Löbstedt
Löbstedt Stadt Jena
| ||
|---|---|---|
| Koordinaten: | 50° 57′ N, 11° 37′ O | |
| Höhe: | 140 (138–249) m ü. NN | |
| Fläche: | 56 ha | |
| Einwohner: | 841 (31. Dez. 2024)[1] | |
| Bevölkerungsdichte: | 1.502 Einwohner/km² | |
| Eingemeindung: | 1. Oktober 1922 | |
| Postleitzahl: | 07743 | |
| Vorwahl: | 03641 | |
Lage von Löbstedt in Thüringen
| ||
![]() Blick auf Löbstedt vom Heiligenberg aus
| ||
Löbstedt ist eine ehemalige Gemeinde in Thüringen und heutiger Stadtteil der kreisfreien Stadt Jena.
Lage und Geografie

Löbstedt liegt etwa 3 Kilometer nördlich des Stadtzentrums und westlich der Saale.

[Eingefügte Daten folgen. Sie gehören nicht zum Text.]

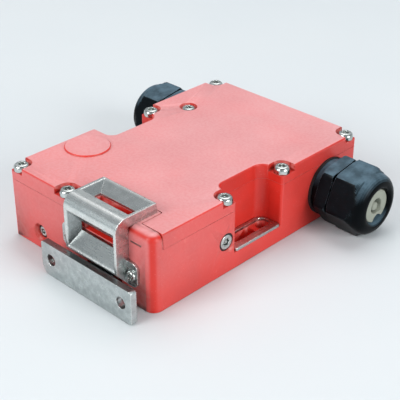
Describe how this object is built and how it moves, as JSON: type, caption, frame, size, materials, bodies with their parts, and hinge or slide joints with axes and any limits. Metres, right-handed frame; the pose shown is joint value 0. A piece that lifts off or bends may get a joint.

Das historische Gemeindegebiet, die Gemarkung Löbstedt, verläuft von der Saale als östlicher Grenze über etwa 3 Kilometer nach Westen bis zu den Ausläufern des Windknollens auf etwa 330 Metern Höhe über NN. Ihre größte Nord-Süd-Ausdehnung beträgt jedoch nur etwa 1,4 Kilometer, ihre Fläche ursprünglich 262,4, später 264,2 Hektar[2]. Die nördliche Gemarkungsgrenze wird hauptsächlich von den Straßen Flurweg und Am Heiligenberg sowie dem Steinbach gebildet, die südliche Grenze verläuft grob entlang der Straßen Unterm Schützenhof, Lützener Straße und Schwarzaweg.[3]

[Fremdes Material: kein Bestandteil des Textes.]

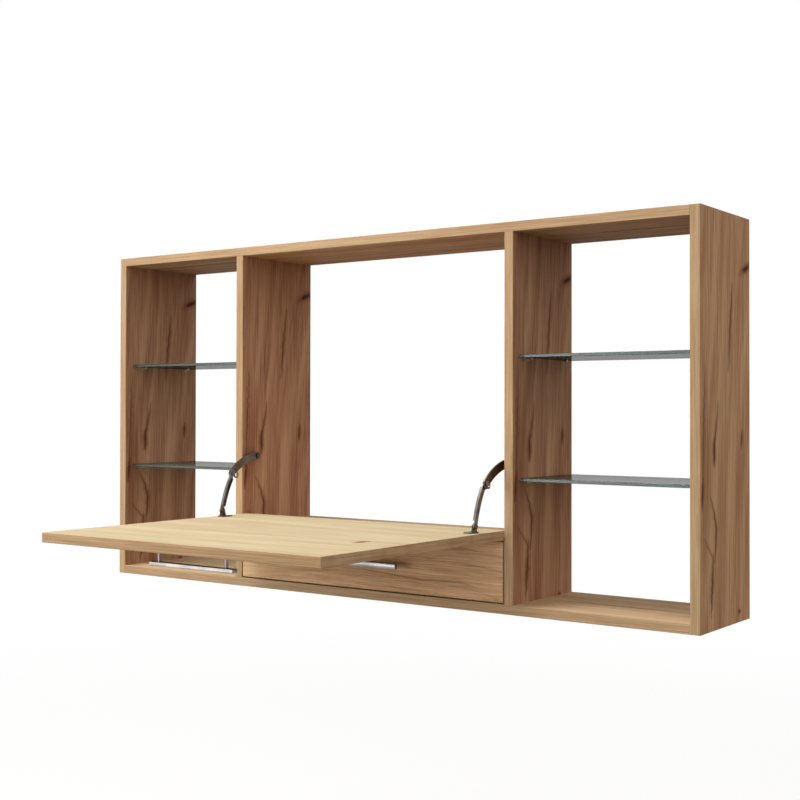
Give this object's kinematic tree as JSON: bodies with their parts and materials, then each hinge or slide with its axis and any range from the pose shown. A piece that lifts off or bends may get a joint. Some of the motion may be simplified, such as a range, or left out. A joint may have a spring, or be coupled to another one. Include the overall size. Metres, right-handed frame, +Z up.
{
  "type": "fold down wall desk",
  "caption": "Wall-hung cabinet desk with a drop front writing flap on folding stays, open side bays with glass shelves and a drawer under the centre bay.",
  "frame": {"origin": "on the wall plane, midway between the two outer wall screws' keyhole entries, at their height", "axes": "+Z up, +X to the right seen from the front, +Y into the wall; the front of the desk faces -Y and the flap is open at rest"},
  "size_m": [1.15, 0.6509, 0.6],
  "materials": {
    "oak_board": "rustic oak decor, satin",
    "oak_edge": "rustic oak decor edge band, satin",
    "drawer_board": "light foil-covered board, matte",
    "dowel_wood": "raw beech",
    "clear_glass": "clear float glass with ground edges",
    "nickel_steel": "nickel-plated steel, satin",
    "zinc_steel": "zinc-plated steel",
    "zinc_casting": "zinc die casting, raw",
    "runner_steel": "white powder coat",
    "handle_metal": "satin",
    "nylon": "moulded nylon, matte",
    "magnet_metal": "nickel-plated magnet"
  },
  "bodies": {
    "carcass": {"left_side_panel": "oak_board", "right_side_panel": "oak_board", "top_panel": "oak_board", "bottom_panel": "oak_board", "left_divider": "oak_board", "right_divider": "oak_board", "desk_deck": "oak_board", "upper_left_glass_shelf": "clear_glass", "lower_left_glass_shelf": "clear_glass", "upper_right_glass_shelf": "clear_glass", "lower_right_glass_shelf": "clear_glass", "shelf_support_pins": "nickel_steel", "panel_dowels": "dowel_wood", "cam_housings": "zinc_casting", "cam_bolts": "zinc_steel", "divider_screws": "zinc_steel", "wall_hanger_plates": "zinc_steel", "wall_hanger_screws": "zinc_steel", "left_fixed_runner": "runner_steel", "right_fixed_runner": "runner_steel", "runner_screws": "zinc_steel", "carcass_roller_axles": "zinc_steel", "flap_pivot_bushes": "nylon", "stay_spacer_bushes": "nickel_steel", "stay_wall_screws": "nickel_steel", "catch_magnet": "magnet_metal"},
    "flap": {"desk_flap": "oak_board", "flap_edge_band": "oak_edge", "catch_steel_disc": "zinc_steel", "flap_pivot_pins": "nickel_steel", "stay_foot_brackets": "nickel_steel", "stay_foot_screws": "nickel_steel", "stay_foot_rivets": "nickel_steel", "flap_handle_bar": "handle_metal", "flap_handle_posts": "handle_metal", "flap_handle_screws": "zinc_steel"},
    "left_upper_arm": {"left_upper_stay_arm": "nickel_steel"},
    "right_upper_arm": {"right_upper_stay_arm": "nickel_steel"},
    "left_lower_arm": {"left_lower_stay_arm": "nickel_steel", "left_stay_joint_pin": "nickel_steel"},
    "right_lower_arm": {"right_lower_stay_arm": "nickel_steel", "right_stay_joint_pin": "nickel_steel"},
    "drawer": {"drawer_front": "oak_board", "drawer_left_side": "drawer_board", "drawer_right_side": "drawer_board", "drawer_back": "drawer_board", "drawer_bottom": "drawer_board", "drawer_box_screws": "zinc_steel", "drawer_handle_bar": "handle_metal", "drawer_handle_posts": "handle_metal", "drawer_handle_screws": "zinc_steel", "left_drawer_runner": "runner_steel", "right_drawer_runner": "runner_steel", "drawer_runner_screws": "zinc_steel", "drawer_roller_axles": "zinc_steel"},
    "left_carcass_roller": {"left_carcass_roller": "nylon"},
    "right_carcass_roller": {"right_carcass_roller": "nylon"},
    "left_drawer_roller": {"left_drawer_roller": "nylon"},
    "right_drawer_roller": {"right_drawer_roller": "nylon"}
  },
  "joints": [
    {"name": "flap_hinge", "type": "hinge", "parent": "carcass", "child": "flap", "pos_m": [0, -0.1875, -0.4199], "axis": [-1, 0, 0], "range_deg": [0, 90]},
    {"name": "left_stay_wall_pivot", "type": "hinge", "parent": "carcass", "child": "left_upper_arm", "pos_m": [-0.2559, -0.164, -0.3099], "axis": [-1, 0, 0], "range_deg": [0, 137]},
    {"name": "left_stay_foot_pivot", "type": "hinge", "parent": "flap", "child": "left_lower_arm", "pos_m": [-0.2537, -0.261, -0.4024], "axis": [1, 0, 0], "range_deg": [0, 116]},
    {"name": "right_stay_wall_pivot", "type": "hinge", "parent": "carcass", "child": "right_upper_arm", "pos_m": [0.2559, -0.164, -0.3099], "axis": [-1, 0, 0], "range_deg": [0, 137]},
    {"name": "right_stay_foot_pivot", "type": "hinge", "parent": "flap", "child": "right_lower_arm", "pos_m": [0.2537, -0.261, -0.4024], "axis": [1, 0, 0], "range_deg": [0, 116]},
    {"name": "drawer_slide", "type": "slide", "parent": "carcass", "child": "drawer", "axis": [0, -1, 0], "range_m": [0, 0.125]},
    {"name": "left_carcass_roller_axle", "type": "hinge", "parent": "carcass", "child": "left_carcass_roller", "pos_m": [-0.2593, -0.169, -0.508], "axis": [1, 0, 0], "continuous": true},
    {"name": "left_drawer_roller_axle", "type": "hinge", "parent": "drawer", "child": "left_drawer_roller", "pos_m": [-0.2583, -0.0294, -0.508], "axis": [1, 0, 0], "continuous": true},
    {"name": "right_carcass_roller_axle", "type": "hinge", "parent": "carcass", "child": "right_carcass_roller", "pos_m": [0.2593, -0.169, -0.508], "axis": [1, 0, 0], "continuous": true},
    {"name": "right_drawer_roller_axle", "type": "hinge", "parent": "drawer", "child": "right_drawer_roller", "pos_m": [0.2583, -0.0294, -0.508], "axis": [1, 0, 0], "continuous": true}
  ],
  "couplings": [
    {"joint": "left_stay_wall_pivot", "follows": "flap_hinge", "ratio": 1.5191},
    {"joint": "left_stay_foot_pivot", "follows": "flap_hinge", "ratio": 1.2807},
    {"joint": "right_stay_wall_pivot", "follows": "flap_hinge", "ratio": 1.5191},
    {"joint": "right_stay_foot_pivot", "follows": "flap_hinge", "ratio": 1.2807}
  ]
}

Nach der Ausgliederung des Stadtbezirks Nord II im Jahr 2006 besteht der Ortsteil Löbstedt, neben dem alten Dorfkern und einem Gebiet bis zur Saale, im Wesentlichen aus einem langgestreckten Flurstreifen zwischen der Straße Rautal und der historischen Gemarkungsgrenze nördlich davon. Seine Katasterfläche beträgt nur noch 56 Hektar.[4]

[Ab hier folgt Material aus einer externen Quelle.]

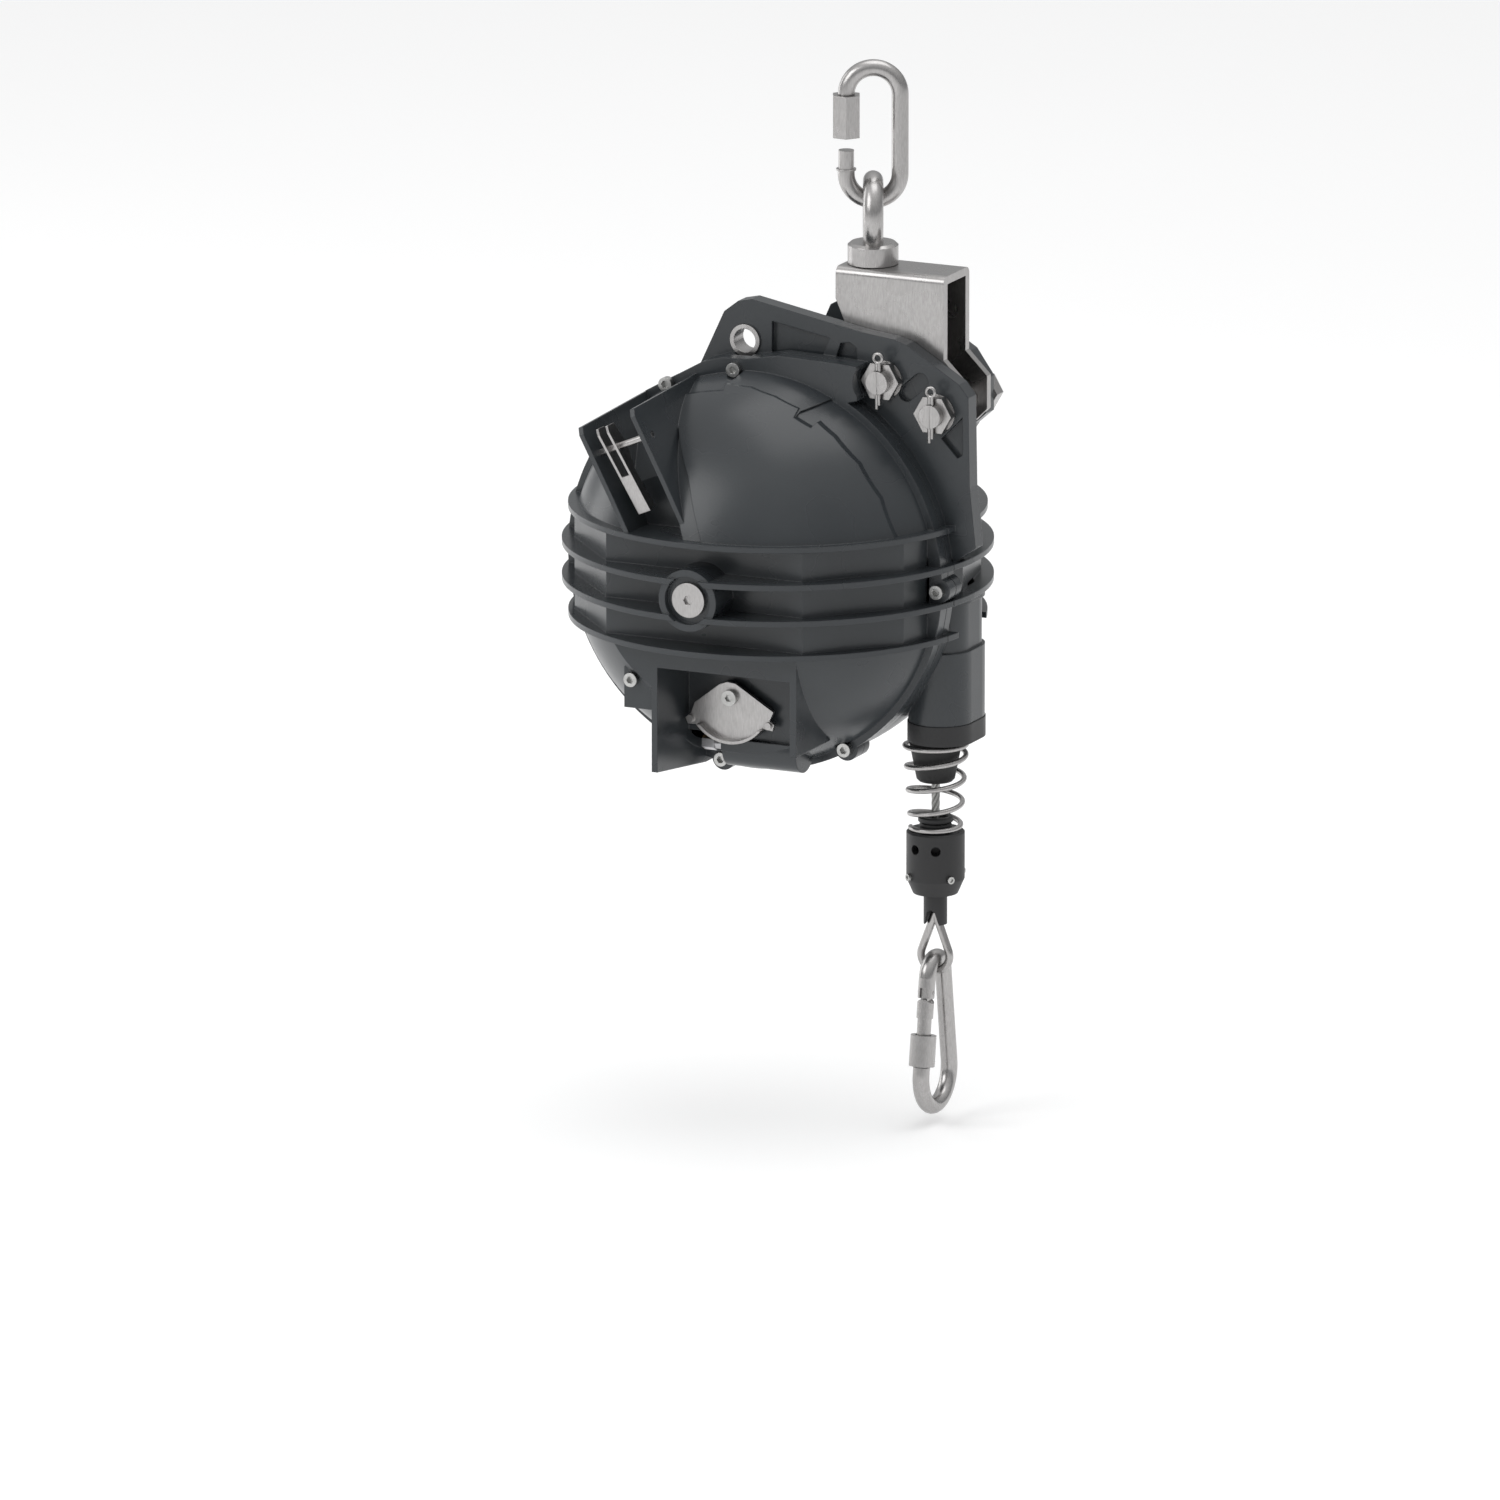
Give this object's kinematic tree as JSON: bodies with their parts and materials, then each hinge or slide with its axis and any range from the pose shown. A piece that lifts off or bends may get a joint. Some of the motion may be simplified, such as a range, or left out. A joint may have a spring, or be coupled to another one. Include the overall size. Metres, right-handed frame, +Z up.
{
  "type": "tool balancer",
  "caption": "Spring balancer with a ribbed ball-shaped cast housing, swivel eye and quick link above, and a sprung rope with clamp and snap hook below.",
  "frame": {"origin": "bearing point at the inside top of the quick link, where it rests on the support that carries the balancer", "axes": "+Z up along the suspension, +Y along the drum axis from the front cover to the rear housing, +X from the drum axis towards the rope"},
  "size_m": [0.2635, 0.2548, 0.6323],
  "materials": {
    "cast_grey": "satin powder coat on die-cast aluminium",
    "stainless": "satin stainless steel",
    "zinc_screw": "bright socket screws",
    "black_plastic": "moulded black plastic",
    "black_rubber": "rubber",
    "machined_steel": "machined steel inside",
    "aluminium_inside": "machined aluminium",
    "rope_steel": "stranded wire rope",
    "bronze": "bronze bush",
    "gasket": "flat gasket"
  },
  "bodies": {
    "housing": {"front_cover": "cast_grey", "rear_housing": "cast_grey", "housing_gasket": "gasket", "cover_screw_1": "zinc_screw", "cover_screw_2": "zinc_screw", "cover_screw_3": "zinc_screw", "cover_screw_4": "zinc_screw", "cover_screw_5": "zinc_screw", "cover_screw_6": "zinc_screw", "hanger_bracket": "stainless", "hanger_bolt_1": "stainless", "hanger_bolt_2": "stainless", "hanger_washer_1": "stainless", "hanger_washer_2": "stainless", "hanger_nut_1": "stainless", "hanger_nut_2": "stainless", "cotter_pin_1": "stainless", "cotter_pin_2": "stainless", "safety_bush": "stainless", "swivel_washer": "stainless", "axle": "machined_steel", "axle_screw": "stainless", "outlet_collar": "black_plastic", "rope_guide": "black_plastic", "rubber_buffer": "black_rubber", "worm_bush_1": "bronze", "worm_bush_2": "bronze", "plate_screw": "zinc_screw", "lever_pin": "stainless"},
    "swivel": {"swivel_eye": "stainless", "swivel_nut": "stainless"},
    "link": {"quick_link": "stainless"},
    "link_sleeve": {"link_nut": "stainless"},
    "drum": {"rope_drum": "aluminium_inside", "drum_lid": "aluminium_inside", "drum_bearing_1": "machined_steel", "drum_bearing_2": "machined_steel", "spiral_spring": "machined_steel", "rope_on_drum": "rope_steel", "pawl_pin": "machined_steel"},
    "pawl": {"safety_pawl": "machined_steel"},
    "arbor": {"spring_arbor": "machined_steel", "worm_wheel": "bronze"},
    "worm": {"adjust_worm": "machined_steel"},
    "plate": {"adjuster_plate": "stainless"},
    "lever": {"lock_lever": "stainless"},
    "load": {"rope": "rope_steel", "buffer_spring": "stainless", "rope_stop": "black_plastic", "clamp_body": "black_plastic", "clamp_screw_1": "zinc_screw", "clamp_screw_2": "zinc_screw", "clamp_screw_3": "zinc_screw", "clamp_screw_4": "zinc_screw", "neck_sleeve": "black_plastic", "thimble": "stainless"},
    "hook": {"snap_hook": "stainless", "gate_pin": "stainless"},
    "gate": {"hook_gate": "stainless"},
    "gate_sleeve": {"hook_sleeve": "stainless"}
  },
  "joints": [
    {"name": "swivel_turn", "type": "hinge", "parent": "housing", "child": "swivel", "pos_m": [0, 0, -0.1023], "axis": [0, 0, 1], "continuous": true},
    {"name": "link_swing", "type": "hinge", "parent": "swivel", "child": "link", "pos_m": [0, 0, -0.0631], "axis": [-0.4258, 0.9048, 0], "range_deg": [-50, 50]},
    {"name": "link_nut_travel", "type": "slide", "parent": "link", "child": "link_sleeve", "axis": [0, 0, -1], "range_m": [0, 0.018]},
    {"name": "drum_spin", "type": "hinge", "parent": "housing", "child": "drum", "pos_m": [-0.056, -0.012, -0.2923], "axis": [0, 1, 0], "range_deg": [0, 1145], "stiffness_Nm_per_rad": 0.3, "springref_deg": -1145.92},
    {"name": "load_travel", "type": "slide", "parent": "housing", "child": "load", "axis": [0, 0, -1], "range_m": [0, 2], "deforming": ["rope"]},
    {"name": "pawl_swing", "type": "hinge", "parent": "drum", "child": "pawl", "pos_m": [-0.0065, -0.0535, -0.2428], "axis": [0, 1, 0], "range_deg": [0, 8], "stiffness_Nm_per_rad": 0.3, "springref_deg": -28.65},
    {"name": "worm_turn", "type": "hinge", "parent": "housing", "child": "worm", "pos_m": [-0.04, -0.06, -0.3963], "axis": [1, 0, 0], "range_deg": [-3600, 3600]},
    {"name": "arbor_turn", "type": "hinge", "parent": "housing", "child": "arbor", "pos_m": [-0.056, -0.012, -0.2923], "axis": [0, 1, 0], "range_deg": [-62, 62]},
    {"name": "plate_swing", "type": "hinge", "parent": "housing", "child": "plate", "pos_m": [-0.0568, -0.0748, -0.364], "axis": [0, -1, 0], "range_deg": [0, 46]},
    {"name": "lever_swing", "type": "hinge", "parent": "housing", "child": "lever", "pos_m": [-0.1081, -0.123, -0.20795], "axis": [0.9205, 0, 0.3907], "range_deg": [0, 14]},
    {"name": "hook_swing", "type": "hinge", "parent": "load", "child": "hook", "pos_m": [0.044, -0.006, -0.535], "axis": [1, 0, 0], "range_deg": [-45, 45]},
    {"name": "gate_open", "type": "hinge", "parent": "hook", "child": "gate", "pos_m": [0.044, -0.01861, -0.54554], "axis": [1, 0, 0], "range_deg": [0, 22], "stiffness_Nm_per_rad": 0.05, "springref_deg": -28.65},
    {"name": "sleeve_travel", "type": "slide", "parent": "gate", "child": "gate_sleeve", "axis": [0, 0.1453, 0.9894], "range_m": [0, 0.009]}
  ],
  "couplings": [
    {"joint": "load_travel", "follows": "drum_spin", "m_per_rad": 0.1},
    {"joint": "arbor_turn", "follows": "worm_turn", "ratio": 0.016667}
  ]
}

An Löbstedt angrenzende Ortsteile sind Zwätzen im Norden, Kunitz im Osten und Jena-Nord im Süden und Westen. Westlich von Löbstedt liegt das Rautal, das durch sein großes Vorkommen von Winterlingen bekannt ist. In der Löbstedter Saaleaue befinden sich das FFH-Gebiet „Glatthaferwiesen Löbstedt“ sowie die 10 Hektar große Fläche des Jena-Experiments[5], eines Langzeitprojektes zur Erforschung der Biodiversität.
Geschichte
Im Jahr 1218 wurde das Dorf Löbstedt erstmals urkundlich genannt.[6] Der ursprüngliche Ortsname Lobegestitz hat slawische Wurzeln und war bis in das 16. Jahrhundert gebräuchlich.[7]:9 Vom 14. Jahrhundert an gehörte das Dorf vollständig dem Zisterzienserinnen-Kloster Jena bis zu dessen Auflösung, wobei es den größten Vermögensanteil der vier „Klosterdörfer“ (Closewitz, Cospeda, Hainichen, Löbstedt) aufbrachte.[7]:67
Im Jahr 1536 bestand noch der Bierzwang, d. h. Bier durfte nur in einem von der Gemeinde begrenzten Bereich („Biermeile“) ausgeschenkt werden, um unliebsame Konkurrenz auszuschalten und die Einfuhr auswärts hergestellter Biere zu verhindern. Die Wirte durften nur einheimisches Bier ausschenken. Den Bierzwang übten auf dem Lande die Herrschafts- und Klosterbrauereien aus. Diese Vorschriften der Gemeinden und Städte fielen, wenn noch vorhanden, gegen Ende des 18. Jahrhunderts. Zu besagter Zeit kamen an einem Pfingstmontag 200 Bürger aus Jena nach Löbstedt, um den hiesigen Einwohnern die Bierfässer zu stehlen. – 1836 werden 306 Einwohner in Löbstedt genannt.[8]:154
Zwischen der Eingemeindung 1922 und dem Zweiten Weltkrieg entstanden auf Löbstedter Flur zwei kleine Wohngebiete (Stifterstraße und Paul-Weber-Straße) und umfangreiche Militäranlagen östlich der Naumburger Straße[9], die nach 1945 von der Sowjetarmee genutzt und unter anderem um eine Schule als DDR-Typenbau[10] (Lage) erweitert, nach dem Truppenabzug in den 1990er Jahren aber beseitigt wurden. Von 1960 bis 1968 wurden die bisher landwirtschaftlich genutzten Flächen zwischen Naumburger Straße, Rödigenweg und Rautal mit dem Großwohngebiet Nord II bebaut; unter anderem entstanden dabei etwa 2000 Wohnungen.[11] Wegen dieser Bautätigkeit hatte der Ortsteil Löbstedt nach der Gründung in den historischen Gemarkungsgrenzen gemäß Stadtratsbeschluss vom 6. Mai 1992[12] über 5000 Einwohner. Mit Wirkung zum 31. Dezember 2002 wurde das Gebiet westlich der Naumburger Straße und südlich der Straße Rautal, mit Ausnahme der Fläche östlich der Erich-Kuithan-Straße, als eigener statistischer Bezirk Nord II (209 Hektar, 5091 Einwohner) vom alten Ortskern Löbstedt abgeteilt[13] und 2006 dem neu gegründeten Ortsteil Jena-Nord zugeschlagen.[14] Damit entstand der Ortsteil Löbstedt in seinen heutigen Grenzen.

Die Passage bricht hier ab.